Pero, ¿un ‘recuerdo’ de Estado? ¿A quién beneficia, qué sentido tiene? Sabemos qué saca el Gobierno con esto, naturalmente. Llamarlo ‘funeral’ es recordar la muerte, es asociar a Pedro Sánchez y a Pablo Iglesias y a toda la patulea de chapuceros revolucionarios de facultad con esa muerte cuya inoperancia -esperemos que fuera solo inoperancia- ha propiciado en exorbitada profusión frente al resto de los países de nuestro entorno.
Un ‘homenaje’, un ‘recuerdo’, ya son otra cosa. Les permite escenificar un rito en el que el Estado es Dios o, al menos, dios, y ellos su encarnación misma. El Poder se quiere sacral, se quiere adorado y no meramente obedecido, y por eso ama estas ceremonias insufriblemente sentimentales que solo esconden un vacío.
En una ‘memoria’ puede Pedro oficiar de hombre de Estado, de salvador, y los muertos, bienaventuradamente anónimos, son solo la excusa, el coro invisible de esta tragedia. No son, ni de broma, protagonistas sino, como mucho, ofrenda al dios airado de la peste. 27.136, dicen, es lo oficial, una cifra canónica porque, como decía uno de los más visibles oficiantes de la homilética oficial en la pandemia, el ensalzado Fernando Simón, en una reciente entrevista, ¿qué más da el número? ¿A quién le importa si son el doble o la mitad, o un poco más o algo menos?
Tiene, en un sentido, razón: a nadie le importan de verdad los 27.136 o los 50.000 (redondeando) de otras fuentes.
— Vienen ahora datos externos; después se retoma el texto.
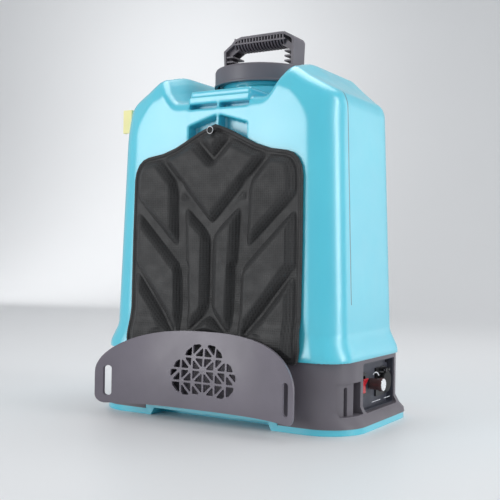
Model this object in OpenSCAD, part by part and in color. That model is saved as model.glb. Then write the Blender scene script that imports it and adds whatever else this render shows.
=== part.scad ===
// Backpack electrostatic sprayer: blow-moulded tank on an electrics base,
// with a screw lid, carry handle, back cushion and curved lumbar plate.
// X is across the wearer's back, +Y is away from the wearer, Z is up, z = 0 is the floor.

/* [Tank] */
// Half width of the tank's bottom flange
tank_hw = 190; // [188:1:194]
// Half depth of the tank's bottom flange
tank_hd = 112; // [111:1:114]
// Height of the joint between base and tank
joint_z = 89; // [87:1:92]
// Height of the shoulder ridges
ridge_z = 471; // [466:1:476]
// Wall thickness of the tank
tank_wall = 3; // [2.5:0.5:4]

/* [Base] */
// Half width of the base housing above its skirt
base_hw = 188; // [186:1:189]
// Half depth of the base housing
base_hd = 109; // [107:1:110]
// Half width of the skirt and the bottom tray
skirt_hw = 201; // [196:1:206]
// Thickness of the bottom tray
tray_t = 8; // [7:1:9]

/* [Lid and handle] */
// Radius of the lid
lid_r = 70; // [69:1:74]
// Height of the lid's skirt
lid_h = 26; // [24:1:28]
// Height of the carry handle's top
handle_z = 540; // [536:1:550]

/* [Back cushion and lumbar plate] */
// Half width of the back cushion
cushion_hw = 133; // [128:1:138]
// Height of the cushion's top point
cushion_top = 395; // [390:1:398]
// Half width of the lumbar plate
plate_hw = 153; // [151:1:158]
// Thickness of the lumbar plate
plate_t = 4; // [3:0.5:4.5]

/* [Controls] */
// Height of the speed knob's axis
knob_z = 53; // [51:1:55]
// Radius of the speed knob's grip ring
knob_r = 9; // [8:0.5:10]

/* [Hidden] */

$fn = 64;
corner_steps = 10;
eps = 0.01;
fit_gap = 0.05;
part_gap = 0.3;

tank_body_hw = 183;
tank_body_hd = 107;
tank_top_hw = 168;
tank_top_hd = 100;
tank_flare_z = 124;
tank_lip_h = 11;
corner_front = 55;
corner_back = 40;

neck_y = 20;
neck_r = 58;
neck_bore_r = 52;
neck_top = 480;
boss_top = 458;
lid_z = 463;
lid_top = lid_z + lid_h;

base_wall = 3;
deck_z = joint_z - base_wall;
deck_opening_hw = 104;
deck_opening_hd = 62;
deck_opening_r = 20;
arch_hw = 90;
arch_h = 10;
arch_depth = 30;
sill_top = 17;

window_y = [-36, 70];
window_z = [21, 84];
panel_x = 178;
panel_t = 3;
window_r = 4;
panel_lining = 1.2;
lining_x = 186.5;
pocket_y = [-89, -44];
pocket_z = [21.5, 62.5];
pocket_floor_x = 160;
pocket_rim = 2;
strap_face_t = 7;
strap_face_y = [-85, -60.5];
strap_slit_y = [-78, -72.5];
strap_slit_top = 58;

switch_y = -19;
switch_z = 54;
knob_y = 8;
socket_y = 42;
socket_z = 53;
socket_flange = [17, 19];
cap_r = 14;
hinge_rise = 16;
knob_shaft_r = 3;
rocker_rest_angle = 12;

plate_y = 124;
plate_bow = 37.7;
plate_bow_power = 2.9;
plate_crown = 7;
plate_crown_z = 52;
plate_bottom = 18;
plate_side_z = 60;
plate_peak_z = 120.5;
plate_corner_r = 12;
strap_slot_x = 138;
strap_slot_z = [28, 69];
vent_cell = [17.6, 16.5];
vent_centre_x = 3;
vent_top = 103.5;

pump_x = 60;
motor_r = 18;
motor_y = 30;
motor_z = 44;
shaft_r = 2.5;

grey = [0.40, 0.38, 0.42];
aqua = [0.45, 0.85, 0.92];
black = [0.08, 0.08, 0.09];
slate = [0.22, 0.23, 0.29];
steel = [0.75, 0.76, 0.78];
charcoal = [0.17, 0.17, 0.17];

// ---------- shared shapes ----------

// Quarter circle about (x, y), anticlockwise from the start angle
function corner_arc(x, y, r, start) = [
    for (i = [0:corner_steps])
        let (angle = start + 90 * i / corner_steps) [x + r * cos(angle), y + r * sin(angle)]
];

// Rounded rectangle with its own corner radii at the front (-Y) and back (+Y)
module plan(hw, hd, front_r, back_r) {
    polygon(concat(
        corner_arc(hw - front_r, -hd + front_r, front_r, -90),
        corner_arc(hw - back_r, hd - back_r, back_r, 0),
        corner_arc(-hw + back_r, hd - back_r, back_r, 90),
        corner_arc(-hw + front_r, -hd + front_r, front_r, 180)
    ));
}

module slab(z0, z1, hw, hd, front_r, back_r) {
    translate([0, 0, z0]) linear_extrude(z1 - z0) plan(hw, hd, front_r, back_r);
}

// Solid that tapers between two rounded rectangles
module taper(z0, hw0, hd0, z1, hw1, hd1, front_r, back_r) {
    hull() {
        slab(z0, z0 + eps, hw0, hd0, front_r, back_r);
        slab(z1 - eps, z1, hw1, hd1, front_r, back_r);
    }
}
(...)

Importa uno por uno a la gente para quien era papá, mamá, Paco, Manuela. A los que se privó de ese último consuelo de la compañía final, del entierro arropado por los seres queridos.
Robo, para titular, la última frase del magnífico artículo de Hughes, porque también enlaza con la noticia del otro día, de todos esos que se duelen de que Santa Sofía deje de ser un museo, es decir, un templo moderno. Y retomo lo que decía al principio: es la muerte, ese destino inapelable y siempre demasiado temprano que nos afecta a todos, el gran fracaso de la política moderna.
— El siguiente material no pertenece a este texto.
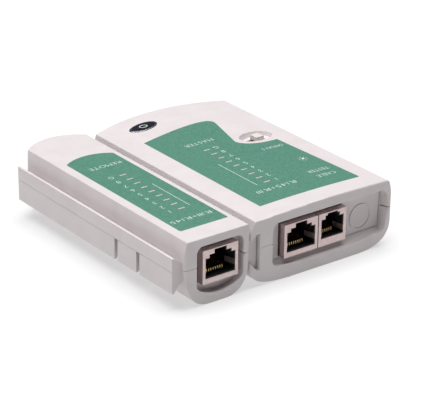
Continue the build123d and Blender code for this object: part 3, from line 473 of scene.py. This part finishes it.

Digo moderna, porque la antigua nunca pretendió sustituir a Dios ni a los misterios, solo regular las relaciones públicas de los ciudadanos. Pero las ideologías acabaron con eso hace siglos; las ideologías quieren sustituir a la religión como explicación de la totalidad, como visión del mundo y del hombre, como objeto de veneración y rito.
Y, sin embargo, ninguna de ellas tiene respuesta para esta, la más elemental de las preguntas. Digamos que esa ideología que parece condicionar cada hora de tu día, cada gesto y cada alianza y cada odio, triunfa por completo. Ya están los hombres gobernados con perfecta justicia, todas sus necesidades materiales cubiertas, imaginemos. Pero saben que tienen que morir, todos ellos, irremediablemente, siempre demasiado pronto, y entre dos nadas eternas su vida habrá sido un parpadeo y en seguida hasta el recuerdo de que han sido, de que una vez respiraron y rieron y lloraron desaparecerá para siempre. Con un destino eterno -la nada- que será el mismo para los buenos y para los malos; para los grandes y para los pequeños, para Mandela y para Adolf Hitler.
Ese es el gigantesco vacío que resuena en el torpe kabuki oficiado hoy, un funeral sin muertos, unos muertos sin nombre ni cara, como nos quieren a todos con la excusa de una pandemia que ya dejó de serlo, una ‘memoria’ que nada expresa tanto como una rápida necesidad de olvido.